Each of the 4 parts also had a responsive reading and all 3 of the pastors on staff shared speaking responsibilities. Our time together was helpful in thinking through how the Passover applies to today, as well as being able to slow down and reflect more deeply about the Lord’s Supper.

On Friday night I divided the night into 5 parts and focused on the individualistic part of our faith. We are called into a community, but we are still still individually members of that community. Since February, we had been going through a series titled “Christ in the Psalms” so I carried that idea into our Good Friday service. It was divided into 5 sections with a Gospel passage being read aloud, followed by a Psalm displayed on the screen for people to pray through, and a station for people to participate in. As people were walking in there was a half sheet of paper with instructions, a nail and a pen to grab and take in to the service. It was divided as follows:

Remember

Luke 22:14-23

Psalm  105:1-11

Think back to when the cross and the Gospel message first began making sense to you. Write out that story in the space below, if there is not enough room, use the back of your paper.

SING: The Wonderful Cross

Betrayal

John 18:1-32

Psalm 55

IMG_2814

On each side of the front of the sanctuary is a cross painted on a canvas, when you’ve had enough time to reflect, walk down the middle aisles to paint the canvas red. There are wipes for your fingers once you’re done. Please walk back to your seat on the farthest outside aisles.

Suffered

John 19:1-16a

Psalm 73

In the front middle of the sanctuary is a bucket for you to drop the nails you picked up when you entered. Whenever you have had enough time to reflect, please walk down the middle aisles and then return to your seat on the outside aisles.

SING: Were You There

Crucified

John 19:16b-30

Psalm 22

At the bottom of this paper is a space for you to write out why Jesus had to die for YOU. Write out as few or as many sins in that space as God lays on your heart.

It Is Finished

John 19:38-42

SING: Once Again

Psalm 25

On your way out the door, tear off the paper below where you wrote your sins and place them at the foot of the cross at the back of the sanctuary.

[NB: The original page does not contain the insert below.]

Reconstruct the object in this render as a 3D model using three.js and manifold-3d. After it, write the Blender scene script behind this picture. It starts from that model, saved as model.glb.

If you would like to “borrow” any of these ideas for your services, please do! They were enjoyable to plan and hopefully encouraging to the congregation.

Songs Are Like Sermons

One of the most common phrases I hear about contemporary worship songs is that they lack the depth and richness of hymns. While I would strongly disagree with that statement, I don’t hear the same argument being made for the sermons that are preached or (for most people) the Bible translations we use. When David penned the words, “Sing to the Lord a new song” did he actually mean it, or was it just a cute phrase he penned to mean something else?

One of the things I’ve been reminded about God recently is that we will never fully understand him. His ways are so much superior to ours that we need an eternity with him to be able to adequately understand him (Isaiah 55:8-9). That means that while the Bible is the inerrant and infallible Word of God, it isn’t complete. If God can never be fully grasped, then all the ink and paper in the world could never adequately describe him (John 21:25). Every book about God will fall short in some area. This is one of the many reasons we continue to meet together on a weekly basis in the church: each week we’re reminded of who God is and what he’s about: redemption. The focal point of our time together on Sundays is generally the preaching of the Word which is, hopefully, an explanation of what the Bible is saying and how that applies to our lives today. While the preacher should preach Christ alone, he will still preach through the lens of his own life experiences and understandings, and no two preachers will sound the same. If they don’t preach exactly the same way through the texts of Scripture, can both still be right and faithful to the words of the Bible? I think, and really hope, so! Until Christ returns or we are called home our ideas of God will be skewed and will need to continually be honed and sharpened. We need the church and our family in Christ to continually point us back to God and to the glorious riches offered to us through Christ. We need a new word preached in a new way every week so our hearts of stone can be turned into hearts of flesh. Yet I don’t see the same logic applied to music.

Because God is completely superior to us, all the songs in the world would never be able to adequately describe him. That means we need new songs to be written that can help us to be reminded of who God is and what he is like. As we continue to be made more like Christ through the songs we sing, new understandings of God’s character will emerge and we’ll be able to relate to him in new ways that require new words. I would hope that our faith is an ever growing faith that moves us on to depth and maturity in faith. Yes, we cling to the words of Scripture as the primary source of truth, the norma normans (the rule that rules) while the songs we sing are the norma normata (the rule that is ruled).

So why don’t we hear people say, “These new sermons aren’t like they used to be,” or “These new sermons are so lacking in depth,” or “If only he would preach more like John Calvin”? Yet so many people will say these things about the songs we sing. No-I don’t want to throw the baby out with the bathwater and never sing hymns – there is a legacy there and helps to keep us grounded in the tradition of our faith (just as a side note, that’s why I think reciting creeds as a church is helpful). But that doesn’t mean we need to demonize new songs or new styles within music. God is a God of innovation as he calls each new day into being. Instead of harkening back to a “golden age” of music or church (which I don’t think existed), be grateful for new ways to worship the God who can never be grasped. And in all that we do, whether in word or deed, may we do it all to the glory of God.